---------- PROVIDED DATA ----------
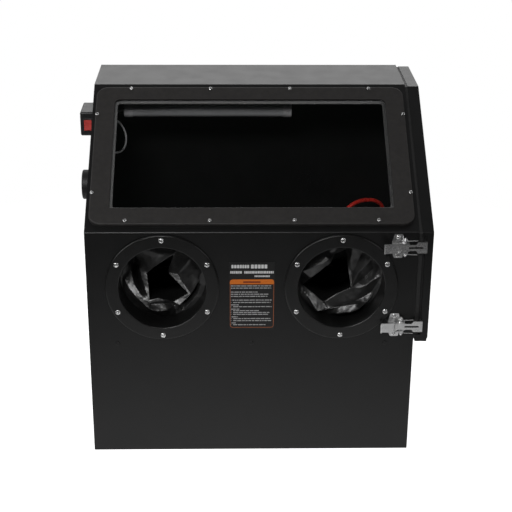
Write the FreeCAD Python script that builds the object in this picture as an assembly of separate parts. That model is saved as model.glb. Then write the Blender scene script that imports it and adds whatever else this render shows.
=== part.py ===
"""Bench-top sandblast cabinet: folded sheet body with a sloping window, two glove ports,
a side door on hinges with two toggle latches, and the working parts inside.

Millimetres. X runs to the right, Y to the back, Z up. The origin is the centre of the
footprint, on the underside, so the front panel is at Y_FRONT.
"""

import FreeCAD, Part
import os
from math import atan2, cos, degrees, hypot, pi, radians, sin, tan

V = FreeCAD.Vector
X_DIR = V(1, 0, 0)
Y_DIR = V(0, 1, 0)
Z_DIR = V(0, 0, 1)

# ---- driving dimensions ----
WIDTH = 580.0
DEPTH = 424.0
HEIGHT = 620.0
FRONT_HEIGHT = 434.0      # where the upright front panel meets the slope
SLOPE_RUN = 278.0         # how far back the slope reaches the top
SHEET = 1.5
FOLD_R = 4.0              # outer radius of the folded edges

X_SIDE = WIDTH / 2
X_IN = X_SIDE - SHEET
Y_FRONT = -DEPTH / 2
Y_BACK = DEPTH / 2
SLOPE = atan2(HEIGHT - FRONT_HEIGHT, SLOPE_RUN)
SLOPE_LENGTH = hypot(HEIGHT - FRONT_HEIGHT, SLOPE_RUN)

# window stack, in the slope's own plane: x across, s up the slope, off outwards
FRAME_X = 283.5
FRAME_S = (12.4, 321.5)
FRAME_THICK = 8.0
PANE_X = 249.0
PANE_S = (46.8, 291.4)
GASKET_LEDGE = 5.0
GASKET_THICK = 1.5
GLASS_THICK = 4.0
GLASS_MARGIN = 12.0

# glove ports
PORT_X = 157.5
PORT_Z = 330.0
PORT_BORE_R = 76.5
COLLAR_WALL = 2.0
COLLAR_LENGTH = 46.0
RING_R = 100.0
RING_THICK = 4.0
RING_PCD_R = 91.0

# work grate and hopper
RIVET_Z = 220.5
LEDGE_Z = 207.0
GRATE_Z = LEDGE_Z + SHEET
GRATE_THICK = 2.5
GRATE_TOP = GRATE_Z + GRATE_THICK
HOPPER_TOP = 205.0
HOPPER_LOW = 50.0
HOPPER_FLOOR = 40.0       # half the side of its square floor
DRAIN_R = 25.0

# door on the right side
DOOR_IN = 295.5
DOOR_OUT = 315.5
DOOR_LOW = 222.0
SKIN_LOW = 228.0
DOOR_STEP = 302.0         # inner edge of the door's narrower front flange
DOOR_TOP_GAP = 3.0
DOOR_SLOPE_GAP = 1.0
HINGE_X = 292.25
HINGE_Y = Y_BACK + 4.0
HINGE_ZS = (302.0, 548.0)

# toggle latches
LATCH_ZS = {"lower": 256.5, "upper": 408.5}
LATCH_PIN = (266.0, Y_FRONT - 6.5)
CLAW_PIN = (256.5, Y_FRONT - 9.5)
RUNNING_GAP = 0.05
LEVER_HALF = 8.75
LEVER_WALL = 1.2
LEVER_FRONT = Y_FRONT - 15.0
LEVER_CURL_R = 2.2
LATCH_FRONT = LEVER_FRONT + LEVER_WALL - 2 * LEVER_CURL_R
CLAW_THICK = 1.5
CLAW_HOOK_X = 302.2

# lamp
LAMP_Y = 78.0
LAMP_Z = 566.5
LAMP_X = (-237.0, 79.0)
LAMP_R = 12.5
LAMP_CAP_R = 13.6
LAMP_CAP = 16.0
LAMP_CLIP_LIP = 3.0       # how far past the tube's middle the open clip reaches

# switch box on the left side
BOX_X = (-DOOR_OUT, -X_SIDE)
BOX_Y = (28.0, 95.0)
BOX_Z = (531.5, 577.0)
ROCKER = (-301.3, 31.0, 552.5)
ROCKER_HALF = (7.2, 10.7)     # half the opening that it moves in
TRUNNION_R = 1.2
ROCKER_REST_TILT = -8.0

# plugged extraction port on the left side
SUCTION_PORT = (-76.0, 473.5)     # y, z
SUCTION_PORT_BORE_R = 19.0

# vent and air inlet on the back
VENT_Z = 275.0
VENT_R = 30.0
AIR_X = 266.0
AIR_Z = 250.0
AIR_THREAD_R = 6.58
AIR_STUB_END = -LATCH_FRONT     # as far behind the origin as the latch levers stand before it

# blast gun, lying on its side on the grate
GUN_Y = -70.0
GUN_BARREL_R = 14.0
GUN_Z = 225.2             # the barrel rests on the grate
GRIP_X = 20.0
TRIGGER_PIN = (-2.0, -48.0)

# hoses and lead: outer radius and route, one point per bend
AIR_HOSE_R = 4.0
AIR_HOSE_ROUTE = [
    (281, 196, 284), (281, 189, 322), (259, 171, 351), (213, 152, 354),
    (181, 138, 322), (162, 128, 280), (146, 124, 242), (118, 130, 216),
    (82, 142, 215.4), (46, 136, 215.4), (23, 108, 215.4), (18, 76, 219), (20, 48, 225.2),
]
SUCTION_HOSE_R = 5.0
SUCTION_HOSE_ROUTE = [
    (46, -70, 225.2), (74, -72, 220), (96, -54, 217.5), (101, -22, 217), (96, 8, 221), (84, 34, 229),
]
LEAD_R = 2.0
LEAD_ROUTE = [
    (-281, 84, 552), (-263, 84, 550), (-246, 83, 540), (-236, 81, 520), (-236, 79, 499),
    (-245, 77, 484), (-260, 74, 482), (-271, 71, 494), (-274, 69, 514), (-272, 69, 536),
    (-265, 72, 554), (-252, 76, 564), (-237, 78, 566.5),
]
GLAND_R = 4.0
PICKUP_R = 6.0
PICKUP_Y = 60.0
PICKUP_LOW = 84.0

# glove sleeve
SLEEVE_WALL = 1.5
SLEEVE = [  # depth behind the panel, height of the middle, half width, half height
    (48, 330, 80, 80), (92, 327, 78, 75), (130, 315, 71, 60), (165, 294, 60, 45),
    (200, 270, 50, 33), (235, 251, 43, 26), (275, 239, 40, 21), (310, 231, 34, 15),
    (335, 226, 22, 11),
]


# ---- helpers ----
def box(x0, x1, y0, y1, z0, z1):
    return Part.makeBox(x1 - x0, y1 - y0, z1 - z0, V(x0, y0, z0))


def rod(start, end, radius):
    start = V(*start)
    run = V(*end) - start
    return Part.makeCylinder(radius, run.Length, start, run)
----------
*EXERCISE*:
Take the material above and return all of it exactly.

*COMPLETED EXERCISE*:
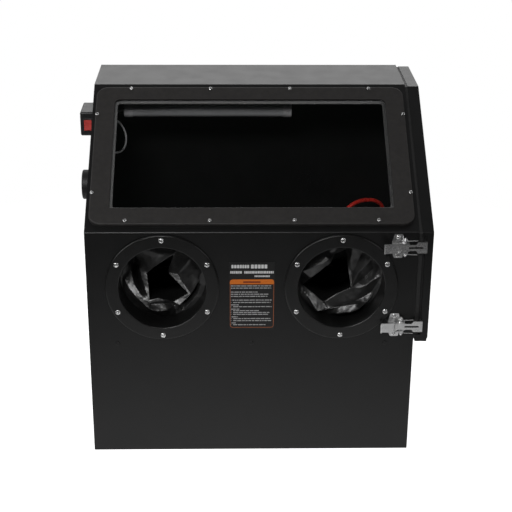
Write the FreeCAD Python script that builds the object in this picture as an assembly of separate parts. That model is saved as model.glb. Then write the Blender scene script that imports it and adds whatever else this render shows.
=== part.py ===
"""Bench-top sandblast cabinet: folded sheet body with a sloping window, two glove ports,
a side door on hinges with two toggle latches, and the working parts inside.

Millimetres. X runs to the right, Y to the back, Z up. The origin is the centre of the
footprint, on the underside, so the front panel is at Y_FRONT.
"""

import FreeCAD, Part
import os
from math import atan2, cos, degrees, hypot, pi, radians, sin, tan

V = FreeCAD.Vector
X_DIR = V(1, 0, 0)
Y_DIR = V(0, 1, 0)
Z_DIR = V(0, 0, 1)

# ---- driving dimensions ----
WIDTH = 580.0
DEPTH = 424.0
HEIGHT = 620.0
FRONT_HEIGHT = 434.0      # where the upright front panel meets the slope
SLOPE_RUN = 278.0         # how far back the slope reaches the top
SHEET = 1.5
FOLD_R = 4.0              # outer radius of the folded edges

X_SIDE = WIDTH / 2
X_IN = X_SIDE - SHEET
Y_FRONT = -DEPTH / 2
Y_BACK = DEPTH / 2
SLOPE = atan2(HEIGHT - FRONT_HEIGHT, SLOPE_RUN)
SLOPE_LENGTH = hypot(HEIGHT - FRONT_HEIGHT, SLOPE_RUN)

# window stack, in the slope's own plane: x across, s up the slope, off outwards
FRAME_X = 283.5
FRAME_S = (12.4, 321.5)
FRAME_THICK = 8.0
PANE_X = 249.0
PANE_S = (46.8, 291.4)
GASKET_LEDGE = 5.0
GASKET_THICK = 1.5
GLASS_THICK = 4.0
GLASS_MARGIN = 12.0

# glove ports
PORT_X = 157.5
PORT_Z = 330.0
PORT_BORE_R = 76.5
COLLAR_WALL = 2.0
COLLAR_LENGTH = 46.0
RING_R = 100.0
RING_THICK = 4.0
RING_PCD_R = 91.0

# work grate and hopper
RIVET_Z = 220.5
LEDGE_Z = 207.0
GRATE_Z = LEDGE_Z + SHEET
GRATE_THICK = 2.5
GRATE_TOP = GRATE_Z + GRATE_THICK
HOPPER_TOP = 205.0
HOPPER_LOW = 50.0
HOPPER_FLOOR = 40.0       # half the side of its square floor
DRAIN_R = 25.0

# door on the right side
DOOR_IN = 295.5
DOOR_OUT = 315.5
DOOR_LOW = 222.0
SKIN_LOW = 228.0
DOOR_STEP = 302.0         # inner edge of the door's narrower front flange
DOOR_TOP_GAP = 3.0
DOOR_SLOPE_GAP = 1.0
HINGE_X = 292.25
HINGE_Y = Y_BACK + 4.0
HINGE_ZS = (302.0, 548.0)

# toggle latches
LATCH_ZS = {"lower": 256.5, "upper": 408.5}
LATCH_PIN = (266.0, Y_FRONT - 6.5)
CLAW_PIN = (256.5, Y_FRONT - 9.5)
RUNNING_GAP = 0.05
LEVER_HALF = 8.75
LEVER_WALL = 1.2
LEVER_FRONT = Y_FRONT - 15.0
LEVER_CURL_R = 2.2
LATCH_FRONT = LEVER_FRONT + LEVER_WALL - 2 * LEVER_CURL_R
CLAW_THICK = 1.5
CLAW_HOOK_X = 302.2

# lamp
LAMP_Y = 78.0
LAMP_Z = 566.5
LAMP_X = (-237.0, 79.0)
LAMP_R = 12.5
LAMP_CAP_R = 13.6
LAMP_CAP = 16.0
LAMP_CLIP_LIP = 3.0       # how far past the tube's middle the open clip reaches

# switch box on the left side
BOX_X = (-DOOR_OUT, -X_SIDE)
BOX_Y = (28.0, 95.0)
BOX_Z = (531.5, 577.0)
ROCKER = (-301.3, 31.0, 552.5)
ROCKER_HALF = (7.2, 10.7)     # half the opening that it moves in
TRUNNION_R = 1.2
ROCKER_REST_TILT = -8.0

# plugged extraction port on the left side
SUCTION_PORT = (-76.0, 473.5)     # y, z
SUCTION_PORT_BORE_R = 19.0

# vent and air inlet on the back
VENT_Z = 275.0
VENT_R = 30.0
AIR_X = 266.0
AIR_Z = 250.0
AIR_THREAD_R = 6.58
AIR_STUB_END = -LATCH_FRONT     # as far behind the origin as the latch levers stand before it

# blast gun, lying on its side on the grate
GUN_Y = -70.0
GUN_BARREL_R = 14.0
GUN_Z = 225.2             # the barrel rests on the grate
GRIP_X = 20.0
TRIGGER_PIN = (-2.0, -48.0)

# hoses and lead: outer radius and route, one point per bend
AIR_HOSE_R = 4.0
AIR_HOSE_ROUTE = [
    (281, 196, 284), (281, 189, 322), (259, 171, 351), (213, 152, 354),
    (181, 138, 322), (162, 128, 280), (146, 124, 242), (118, 130, 216),
    (82, 142, 215.4), (46, 136, 215.4), (23, 108, 215.4), (18, 76, 219), (20, 48, 225.2),
]
SUCTION_HOSE_R = 5.0
SUCTION_HOSE_ROUTE = [
    (46, -70, 225.2), (74, -72, 220), (96, -54, 217.5), (101, -22, 217), (96, 8, 221), (84, 34, 229),
]
LEAD_R = 2.0
LEAD_ROUTE = [
    (-281, 84, 552), (-263, 84, 550), (-246, 83, 540), (-236, 81, 520), (-236, 79, 499),
    (-245, 77, 484), (-260, 74, 482), (-271, 71, 494), (-274, 69, 514), (-272, 69, 536),
    (-265, 72, 554), (-252, 76, 564), (-237, 78, 566.5),
]
GLAND_R = 4.0
PICKUP_R = 6.0
PICKUP_Y = 60.0
PICKUP_LOW = 84.0

# glove sleeve
SLEEVE_WALL = 1.5
SLEEVE = [  # depth behind the panel, height of the middle, half width, half height
    (48, 330, 80, 80), (92, 327, 78, 75), (130, 315, 71, 60), (165, 294, 60, 45),
    (200, 270, 50, 33), (235, 251, 43, 26), (275, 239, 40, 21), (310, 231, 34, 15),
    (335, 226, 22, 11),
]


# ---- helpers ----
def box(x0, x1, y0, y1, z0, z1):
    return Part.makeBox(x1 - x0, y1 - y0, z1 - z0, V(x0, y0, z0))


def rod(start, end, radius):
    start = V(*start)
    run = V(*end) - start
    return Part.makeCylinder(radius, run.Length, start, run)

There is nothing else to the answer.